It's been a bit of a surprise to me that, in spite of what I thought was a huge bubble last year, both real estate and stocks all kept rising. Once COVID hit, I was sure that would prick the bubble and start the downturn, but both markets only seemed to take off. I'm not sure our stock or real estate markets would have continued to climb without trillions being printed by the fed. I'm left in this place where I don't trust the stock market as an investment, and I don't even like just holding cash with all the money printing and inflation. Real estate is where I'm comfortable, but I'm worried about a huge downturn, even though I feel like my particular market will be somewhat resistant to one as compared to other markets.

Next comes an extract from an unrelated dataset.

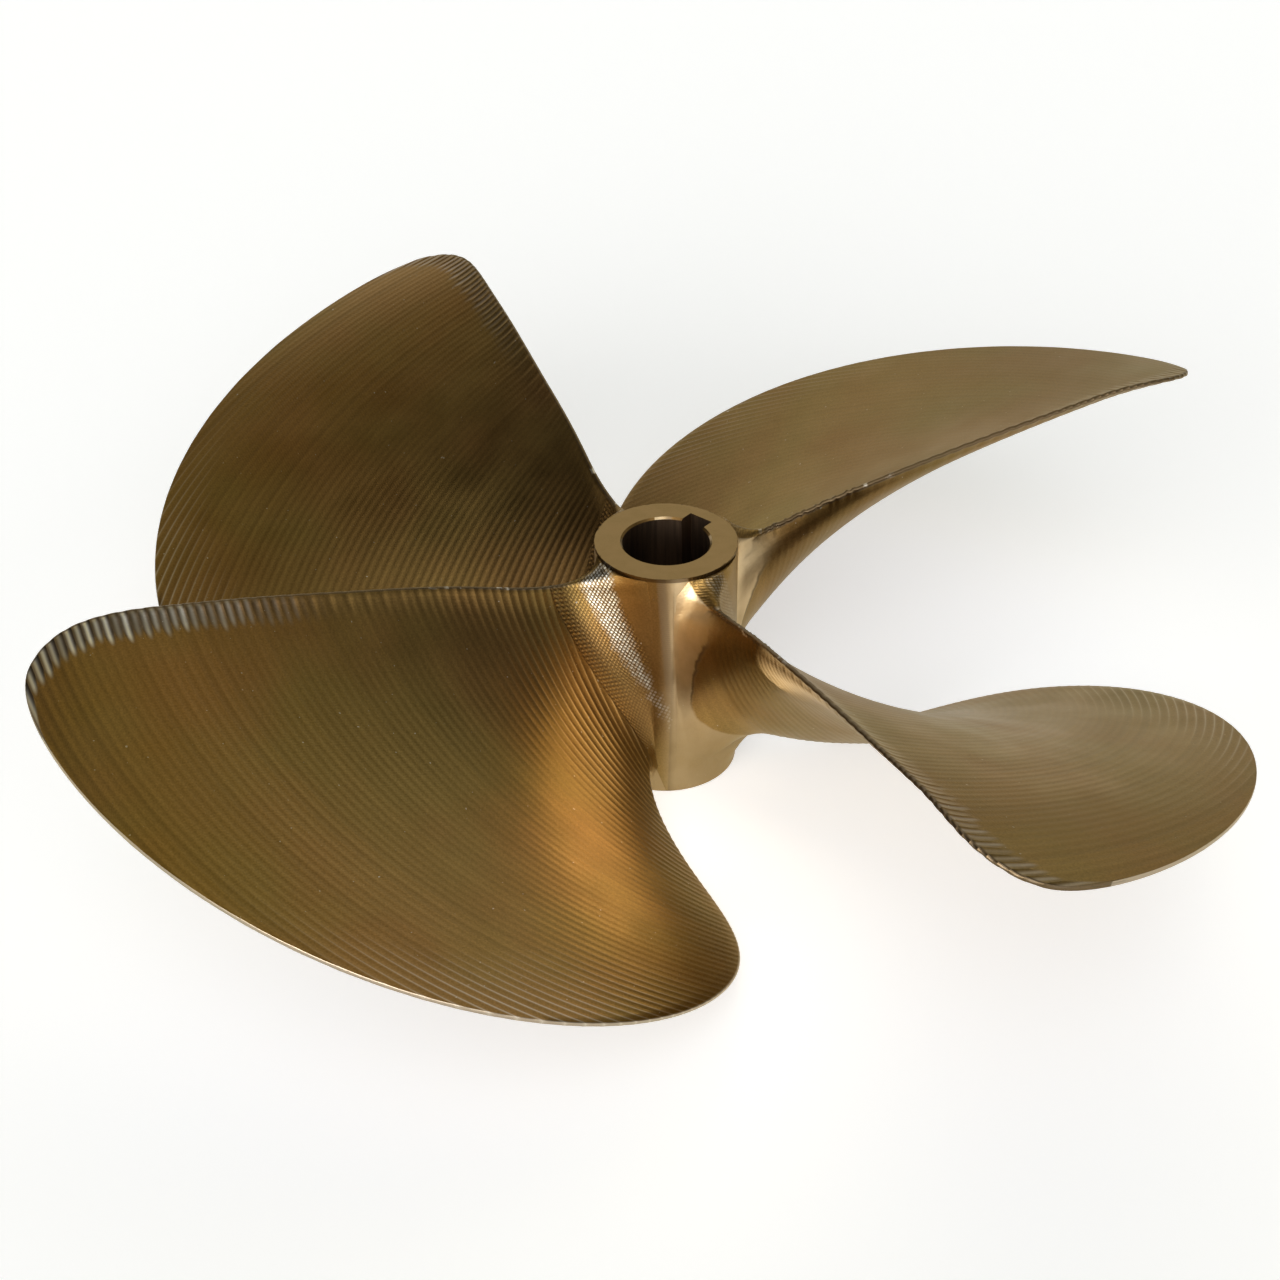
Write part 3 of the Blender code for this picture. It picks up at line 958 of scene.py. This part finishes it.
def measure_surface(propeller):
    """Store on each corner where it lies on its blade, for the finish to read."""
    mesh = propeller.data
    count = len(mesh.loops)
    points = np.empty(len(mesh.vertices) * 3)
    mesh.vertices.foreach_get("co", points)
    points = points.reshape(-1, 3)
    corner = np.empty(count, dtype=np.int32)
    mesh.loops.foreach_get("vertex_index", corner)
    sizes = np.empty(len(mesh.polygons), dtype=np.int32)
    mesh.polygons.foreach_get("loop_total", sizes)
    owner = np.repeat(np.arange(len(sizes)), sizes)
    at = points[corner]
    radius = np.hypot(at[:, 0], at[:, 1])
    centre = np.column_stack([np.bincount(owner, at[:, i]) / sizes for i in range(3)])
    centre_radius = np.hypot(centre[:, 0], centre[:, 1])[owner]
    centre_turn = np.degrees(np.arctan2(centre[:, 1], centre[:, 0]))[owner] - FIRST_BLADE_AZIMUTH
    step = 360.0 / BLADE_COUNT
    split = np.where(centre_radius < 0.030, HUB_STRIP_ANGLE + 12.0, 79.0)
    centre_angle = (centre_turn - split) % step + split - step
    turn = np.degrees(np.arctan2(at[:, 1], at[:, 0])) - FIRST_BLADE_AZIMUTH
    angle = centre_angle + (turn - centre_turn + 180.0) % 360.0 - 180.0

    grid = np.linspace(0.020, TIP_RADIUS, 400)
    edges = np.array([edge_angles(value) for value in grid])
    radians = np.radians(angle)
    slope = np.arctan2(rise_per_radian(radius), np.maximum(radius, 0.001))
    chord = radius / np.cos(slope)
    drop = at[:, 2] - face_height(radius, 0.0)
    along = radius * radians * np.cos(slope) - drop * np.sin(slope)
    blade = np.floor((turn - angle) / step + 0.5).astype(int) % BLADE_COUNT
    values = {
        "blade_angle": angle,
        "from_trailing": along - np.interp(radius, grid, edges[:, 0]) * chord,
        "from_leading": np.interp(radius, grid, edges[:, 1]) * chord - along,
        "above_face": (at[:, 2] - face_height(radius, radians)) * np.cos(slope),
        "along_root": along,
        # Per-blade weights of the painted highlights and of the painted shade at the root
        "freshness_and_highlight": np.array(BLADE_FRESHNESS_AND_HIGHLIGHT)[blade],
        "root_painted_shade": np.array(BLADE_ROOT_PAINTED_SHADE)[blade],
        "pass_contrast": np.array(BLADE_RIDGES)[blade],
    }
    for name, value in values.items():
        layer = mesh.attributes.new(name, "FLOAT", "CORNER")
        layer.data.foreach_set("value", value.astype(np.float32))


def finish_surface(propeller):
    """Give the blades, the turned ring face and the bore their own finish."""
    mesh = propeller.data
    mesh.materials.clear()
    for material in (blade_bronze(), ring_bronze(), bore_bronze()):
        mesh.materials.append(material)
    widest = BORE_AFT_RADIUS + HUB_LENGTH * BORE_TAPER / 2.0 + KEYWAY_DEPTH + 0.0005
    slots = []
    for face in mesh.polygons:
        centre = face.center
        radius = math.hypot(centre.x, centre.y)
        on_top = face.normal.z > 0.9 and centre.z > HUB_LENGTH - 0.0001 and radius < RING_RADIUS
        inside = abs(face.normal.z) < 0.3 and radius < widest and radius < RING_RADIUS - 0.001
        slots.append(1 if on_top else 2 if inside else 0)
    mesh.polygons.foreach_set("material_index", slots)
    mesh.update()


def floor_material():
    """White paper that glows a little, and glows more in a painted pool of light under the propeller,
    which fills in its shadow.
    """
    material = bpy.data.materials.new("pale_floor")
    material.use_nodes = True
    shader = material.node_tree.nodes["Principled BSDF"]
    shader.inputs["Base Color"].default_value = (0.86, 0.86, 0.85, 1.0)
    shader.inputs["Roughness"].default_value = 0.7
    shader.inputs["Specular IOR Level"].default_value = 0.2
    shader.inputs["Emission Color"].default_value = (1.0, 1.0, 1.0, 1.0)
    nodes = Nodes(material.node_tree)
    place = nodes.add("ShaderNodeTexCoord").outputs["Object"]
    near, far = PAINTED_LIGHT_POOL_RANGE
    # Painted pool of light under the propeller
    glow = nodes.span(nodes.length(place), near, far, PAINTED_LIGHT_POOL_GLOW, FLOOR_GLOW, smooth=True)
    nodes.put(shader.inputs["Emission Strength"], glow)
    return material


def plain_floor():
    form = bmesh.new()
    bmesh.ops.create_grid(form, x_segments=1, y_segments=1, size=FLOOR_REACH)
    floor = new_object("studio_floor", form)
    floor.data.materials.append(floor_material())
    floor.location = (0.0, 0.0, FLOOR_DROP)


def plain_backdrop():
    """A pale wall all round, which only the camera sees."""
    form = bmesh.new()
    bmesh.ops.create_cone(
        form,
        segments=96,
        radius1=FLOOR_REACH * 0.95,
        radius2=FLOOR_REACH * 0.95,
        depth=2.0 * FLOOR_REACH,
    )
    wall = new_object("studio_backdrop", form)
    material = bpy.data.materials.new("pale_backdrop")
    material.use_nodes = True
    shader = material.node_tree.nodes["Principled BSDF"]
    shader.inputs["Base Color"].default_value = (0.0, 0.0, 0.0, 1.0)
    shader.inputs["Emission Color"].default_value = (0.9, 0.9, 0.9, 1.0)
    shader.inputs["Emission Strength"].default_value = 1.0
    wall.data.materials.append(material)
    wall.visible_diffuse = False
    wall.visible_glossy = False
    wall.visible_transmission = False
    wall.visible_shadow = False


def soft_light(nodes, azimuth, elevation, colour):
    """Light that comes from one part of the sky and fades softly away from it."""
    turn = math.radians(azimuth)
    lift = math.radians(elevation)
    centre = (math.cos(turn) * math.cos(lift), math.sin(turn) * math.cos(lift), math.sin(lift))
    direction = nodes.add("ShaderNodeTexCoord").outputs["Generated"]
    towards = nodes.dot(direction, centre)
    fall = nodes.math("EXPONENT", nodes.math("MULTIPLY_ADD", towards, LIGHT_FOCUS, -LIGHT_FOCUS))
    return nodes.scale(colour, fall)


def studio_world():
    """Large soft lights in front, overhead and behind, as one smooth sky."""
    world = bpy.data.worlds.new("studio")
    world.use_nodes = True
    nodes = Nodes(world.node_tree)
    total = AMBIENT_LIGHT
    for azimuth, elevation, colour in SOFT_LIGHTS:
        total = nodes.sum(total, soft_light(nodes, azimuth, elevation, colour))
    nodes.put(world.node_tree.nodes["Background"].inputs["Color"], total)
    bpy.context.scene.world = world


def bounce_card():
    """A small warm card between two blades, which lifts the dark corner at their roots."""
    light = bpy.data.lights.new("bounce_card", "AREA")
    light.shape = "RECTANGLE"
    light.size, light.size_y = CARD_SIZE
    light.energy = CARD_WATTS
    light.color = CARD_COLOUR
    item = bpy.data.objects.new("bounce_card", light)
    bpy.context.scene.collection.objects.link(item)
    item.location = CARD_PLACE
    aim = Vector(CARD_TARGET) - Vector(CARD_PLACE)
    item.rotation_euler = aim.to_track_quat("-Z", "Y").to_euler()
    item.visible_camera = False


def add_camera():
    """The photograph's viewing angle, from the outlines of the hub and the blades."""
    down = math.radians(CAMERA_DOWN)
    yaw = math.radians(CAMERA_YAW)
    roll = math.radians(CAMERA_ROLL)
    ahead = Vector((math.sin(yaw) * math.cos(down), math.cos(yaw) * math.cos(down), -math.sin(down)))
    level = Vector((math.cos(yaw), -math.sin(yaw), 0.0))
    upright = level.cross(ahead)
    right = level * math.cos(roll) + upright * math.sin(roll)
    up = right.cross(ahead)
    camera = bpy.data.cameras.new("photo_camera")
    camera.lens = CAMERA_LENS
    camera.sensor_width = SENSOR_WIDTH
    camera.sensor_fit = "HORIZONTAL"
    camera.clip_start = 0.01
    camera.clip_end = 50.0
    item = bpy.data.objects.new("photo_camera", camera)
    bpy.context.scene.collection.objects.link(item)
    turn = Matrix((right, up, -ahead)).transposed().to_4x4()
    item.matrix_world = Matrix.Translation(CAMERA_PLACE) @ turn
    bpy.context.scene.camera = item


def main():
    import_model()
    add_camera()
    propeller = milled_propeller()
    measure_surface(propeller)
    finish_surface(propeller)
    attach(propeller, "root")
    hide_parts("propeller")
    plain_floor()
    plain_backdrop()
    studio_world()
    bounce_card()
    bpy.context.scene.view_settings.view_transform = "Standard"
    bpy.context.view_layer.update()


main()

I was listening to a podcast the other day that was talking about foreign and wealthy investors buying up real estate in the USA, as well as "dirty" money being "laundered" through real estate. This text link below was basically the gist of the podcast. Here are some excerpts:
"All-cash transactions have come to account for a quarter of all residential real estate purchases, “totaling hundreds of billions of dollars nationwide,” the Financial Crimes Enforcement Network – the financial crimes unit of the federal Treasury Department, also known as FinCEN – noted in a 2017 news"
also from the article:
“It reminds me of Moldova after the fall of the Soviet Union: oligarchs running wild, stashing their gains in buildings,” James Wright, an attorney and former Treasury Department bank examiner, told me. He now helps foreign governments combat money laundering. “Back then, you’d walk down the street, and people would say, ‘That building is a washing machine.’ Everyone knew it. Today, America is not that different.”
I've done a small amount of research into the topics talked about, as well as how FinCEN operates, and it's interesting.
So my thought that I'd be curious to hear your opinions on: What are the chances that "those in the know" are "laundering and stashing" money into real estate due to knowledge of a massive impending economic collapse, and that is essentially what has kept this market propped up as long as it has into this COVID crisis?